Recently friends have asked me if I've tried the new Fuji XT-2 or the X-Pro-2 and I have to tell them I haven't spent much time with the cameras. I have a friend who has offered several times to loan me his Leica SL and lens to test out. I paused momentarily on the Amazon.com page for the new Sigma SD Quattro H, before quickly moving on to find more Sony batteries. But the momentary truth is that I seem to have lost my taste for constant camera change, no matter how big the promise, because I know understand the depth of commitment to a system that real mastery takes.

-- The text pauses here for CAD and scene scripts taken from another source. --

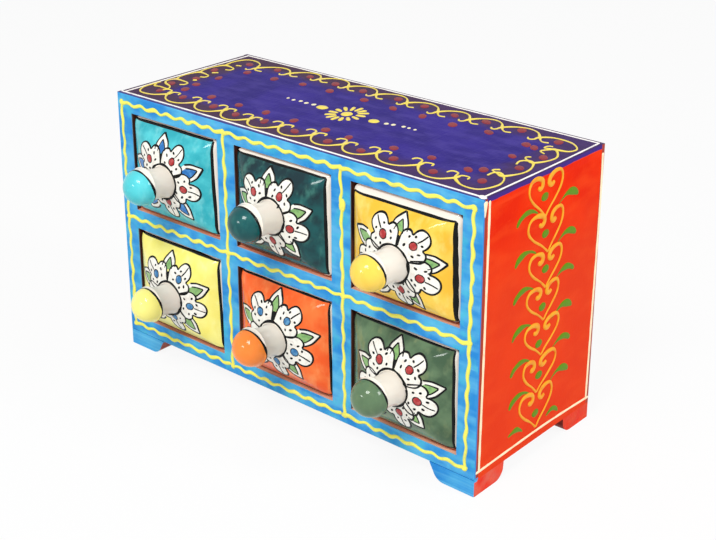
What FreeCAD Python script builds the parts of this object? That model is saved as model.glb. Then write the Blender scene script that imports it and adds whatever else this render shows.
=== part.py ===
import FreeCAD, Part
import math
import os

# Tabletop spice chest: a painted wooden case with six glazed ceramic drawers.
# Millimetres, +X to the right of the front, +Y to the back, +Z up.
# The origin is on the ground, under the middle of the whole chest with its knobs.

# Case
case_width = 250.0
case_depth = 102.0
frame_thickness = 3.0
back_thickness = 3.0
side_thickness = 10.0
divider_thickness = 10.0
floor_thickness = 11.0
top_thickness = 9.0
housing_depth = 3.0
edge_round = 0.8

# Front frame: what it shows of each window and covers of each board
window_height = 57.0
frame_lip = 1.25
floor_step = 1.0
columns = 3
rows = 2

# Corner feet
foot_height = 9.0
foot_length = 27.5
foot_slant = 2.5
foot_flat_length = 18.5
foot_depth = 24.5
foot_depth_slant = 0.5
foot_flat_depth = 17.5

# Ceramic drawer
drawer_side_clearance = 0.9
drawer_top_clearance = 1.0
drawer_floor_gap = 0.3
drawer_back_gap = 1.0
drawer_setback = 2.0
drawer_wall = 4.0
drawer_taper = 0.7
drawer_corner = 4.0
drawer_back_round = 3.0
drawer_rim_drop = 4.0
cut_past = 1.0
inner_corner = 4.0
inner_floor_round = 3.0

# Pillowed drawer face
pillow_depth = 11.5
pillow_dish_depth = 10.5
pillow_power = 1.6
pillow_oval = 0.75
pillow_steps = 8
pillow_cap = 0.2

# Knob: a flared neck that ends in a lip, and a ball. The neck points a little upward.
ball_reach = 25.0
neck_root_radius = 9.8
neck_waist_radius = 8.3
neck_root_depth = 3.0
neck_rise = 1.6
lip_overhang = 0.45
lip_height = 0.9

# Hand-made differences of the knobs, row by row from the lower left:
# the ball's radius, how far its tip stays back, and how far it sits above the middle of the face
knob_sizes = (
    ((9.7, 1.2, -2.1), (10.1, 0.0, -0.8), (9.7, 0.5, -0.4)),
    ((10.1, 0.7, -1.2), (9.9, 0.0, -0.2), (9.2, 0.0, -2.7)),
)

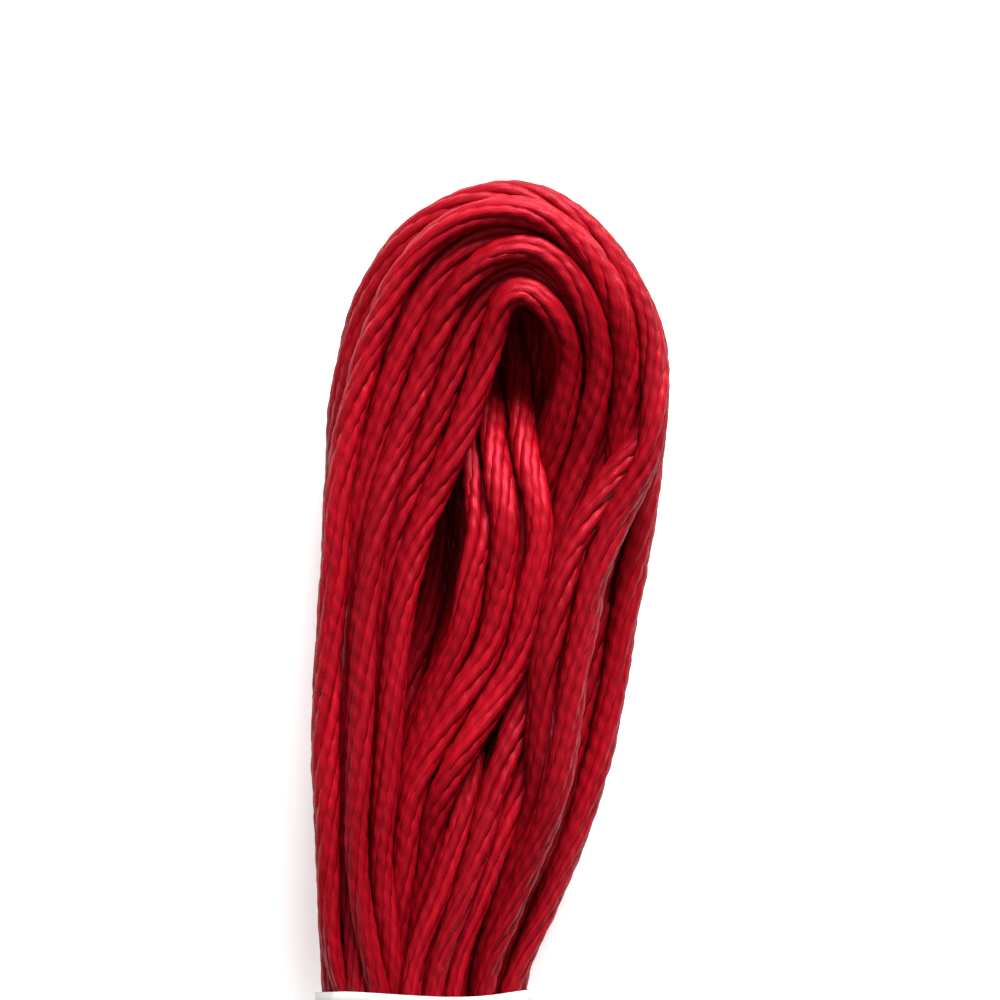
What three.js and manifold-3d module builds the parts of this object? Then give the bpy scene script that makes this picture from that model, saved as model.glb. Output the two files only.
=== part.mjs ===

In good conscience, and in attentive service to my clients, I can't ignore the potential of the cameras I have and how they can bring better results to the mix, if only I use them correctly and fully. That means I finally understand the benefit of a deep system dive.
I keep mentioning the RX10iii because it's a camera like the proverbial onion; it has layers after layers for you to peel back. Using it in raw for stills or in the 4K mode for video is a constant revelation. The better I know the camera the better I use the camera and the more it rewards me.

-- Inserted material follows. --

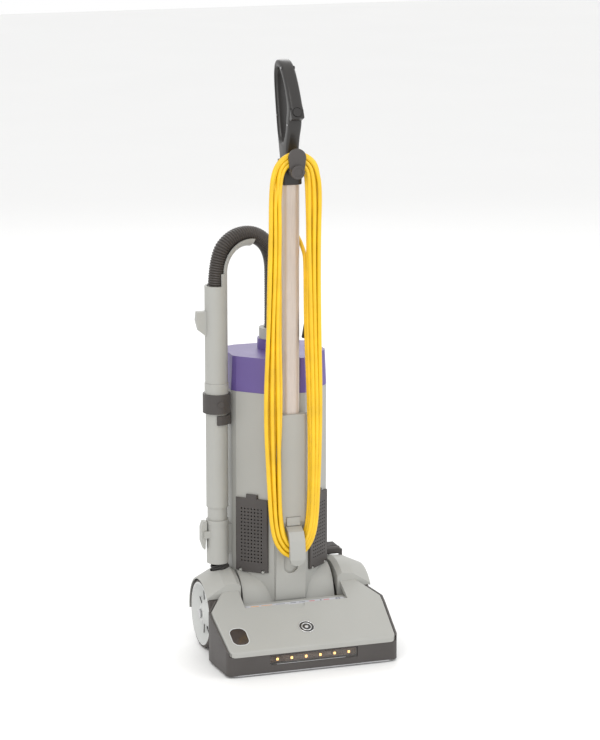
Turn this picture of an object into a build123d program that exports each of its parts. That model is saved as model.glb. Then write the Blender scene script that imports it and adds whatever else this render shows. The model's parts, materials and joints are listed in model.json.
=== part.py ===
# Upright vacuum cleaner with a powered floor head, each piece a solid of its own.
# Millimetres, +Z up. The front faces -Y, the wand is on the -X side, and the origin lies on the floor
# under the middle of the cleaner's box, measured without its cord.
from build123d import *
import os
from math import atan, cos, degrees, pi, radians, sin, sqrt, tan

os.makedirs("parts", exist_ok=True)

# ---------------------------------------------------------------- overall sizes
overall_depth = 310.0
overall_height = 1143.0
y_front = -overall_depth / 2
y_back = overall_depth / 2

wall = 3.0  # moulded wall
gap = 0.5  # between pieces of different bodies
fit = 0.06  # radial clearance of a turning pin

# ---------------------------------------------------------------- floor head sizes
head_front_width = 342.0
head_width = 354.0
cover_side_gap = 5.0  # the base stands this far outside the cover's edge
cover_front_height = 50.0
cover_slope = 0.49
cover_rim = 10.0
cover_back_y = y_front + 150.0
cover_shoulder_width = 280.0
widest_y_front = y_front + 92.0
widest_y_back = y_front + 108.0
shelf_y = y_front + 106.0
shelf_depth = 28.0
notch_width = 208.0

sole_width = 324.0
base_lip_drop = 3.0  # the base's side lip ends this far under the cover's top
base_floor_gap = 4.0
base_back_y = y_front + 135.0
base_step = 1.0  # dark line between the cover's rim and the base

brush_y = y_front + 43.0
brush_z = 26.0
brush_core_r = 14.0
brush_tip_r = 24.0
chamber_r = 26.5
chamber_width = 296.0
bearing_length = 6.0
brush_pulley_r = 11.0
motor_pulley_r = 7.0
belt_width = 8.0
belt_thickness = 1.6
bay_width = 292.0
bay_front_y = y_front + 76.0
bay_back_y = base_back_y - 14.0
bay_floor_z = 10.0
brush_motor_r = 20.0
brush_motor_length = 92.0

led_lens_width = 176.0
led_lens_height = 20.0
led_z = 28.0
led_count = 6
led_pitch = 28.5
led_half = 2.5

badge_r = 15.5
badge_y = y_front + 46.0
window_width = 32.0
window_length = 45.0
window_x = -137.0
window_y = y_front + 38.0

roller_r = 9.0
roller_width = 8.0
roller_x = 156.0
roller_y = y_front + 74.0

# ---------------------------------------------------------------- wheels, arms and recline pivot
wheel_r = 67.0
wheel_width = 26.0
tyre_thickness = 5.0
axle_r = 5.0
axle_y = 50.0
axle_z = wheel_r
drum_width = 186.0
arm_gap = 6.0
arm_width = 37.0
arm_r = 58.0
arm_bottom_z = 9.0
arm_top_z = 84.0
wheel_gap = 3.0
trunnion_r = 12.0
arm_in = drum_width / 2 + arm_gap
arm_out = arm_in + arm_width
wheel_in = arm_out + wheel_gap
wheel_out = wheel_in + wheel_width
fender_out = wheel_out + 2.0
fender_crest_r = 91.0
fender_edge_r = wheel_r + 4.5
fender_foot_z = 94.5  # lowest point of the wall closing the fenders' front
duct_r = 14.5
duct_x = -(arm_in + arm_out) / 2 - 1.5
duct_z = 30.0

# ---------------------------------------------------------------- upright sizes
drum_r = 60.0
shoulder_r = 56.0
shoulder_y = 56.0
shoulder_z = 96.0
body_width = 194.0
body_front_y = -6.0
body_bottom_z = 168.0
lid_z = 508.0
lid_height = 68.0
lid_taper = 3.0
shell_split_y = 90.0

mast_width = 35.0
mast_depth = 30.0
mast_y = -8.0
mast_bottom_z = 270.0
mast_top_z = 932.0
mast_wall = 2.0
mast_corner_r = 12.0
mast_groove_gap = 2.5

spine_width = 60.0
spine_front_y = -29.0
spine_top_z = 472.0
spine_bottom_z = 86.0

door_width = 68.0
door_height = 146.0
door_z = 225.0
door_thickness = 5.0
door_opening_margin = 7.0
door_opening_bottom_z = body_bottom_z + 4.0
door_opening_top_z = door_z + door_height / 2 - door_opening_margin
hinge_r = 2.5
hinge_pin_r = 1.2
hinge_half = 20.0
hinge_ear_x = 24.0
grille_hole_r = 1.7
grille_pitch = 7.0

hose_r = 16.5
hose_lid_y = 100.0
neck_r = 30.0
neck_top_z = 597.0
cuff_r = 26.5
cuff_height = 21.0

wand_x = -127.0
wand_y = 57.0
wand_r = 21.4
wand_wall = 2.6
wand_tip_r = 19.2
wand_tip_bottom_z = 205.0
wand_shoulder_z = 280.0
collar_bottom_z = 468.0
collar_step_z = 505.0
collar_top_z = 526.0
collar_r = 27.0
collar_top_r = 23.2
handle_tube_r = 22.0
handle_rim_z = 716.0
handle_straight_top_z = 740.0
hose_bend_r = 67.0
lip_arc = 101.0
socket_bottom_z = 167.0
socket_top_z = 254.0
socket_r = 21.4
neck_hose_r = 15.3
neck_hose_bottom_z = 150.0

handle_width = 26.0
handle_base_z = 915.0
handle_base_width = 39.0
rocker_r = 8.8
rocker_tilt = 25.0
rocker_y = -54.0
rocker_z = 1056.0
hook_z = 944.0
hook_post_r = 10.0
hook_plate_y = -50.0

cord_r = 4.0
hank_back_y = -30.0
hank_front_y = -49.0
hank_half_width = 57.0
hank_top_z = 985.0
hank_bottom_z = 183.0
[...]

I am more amazed now than when I bought it that its 4K video is so pristine. In a head to head test with my $3200 A7Rii and my recent tests with a PXW-Z-150 video camera I can see no real difference in the files between the two one inch Sony cameras and the singular category in which the A7Rii is demonstrably better is in lower noise at higher ISO settings.
Before the hours I've spent with the Alexander White book I was using about $750 dollar's worth of my RX10's potential and now I feel like we're really just starting to get our money's worth our of it. But, mea culpa. This is what I get for being a "know-it-all" and believing my own press...
In the digital age the real mastery of a camera has to go so much deeper....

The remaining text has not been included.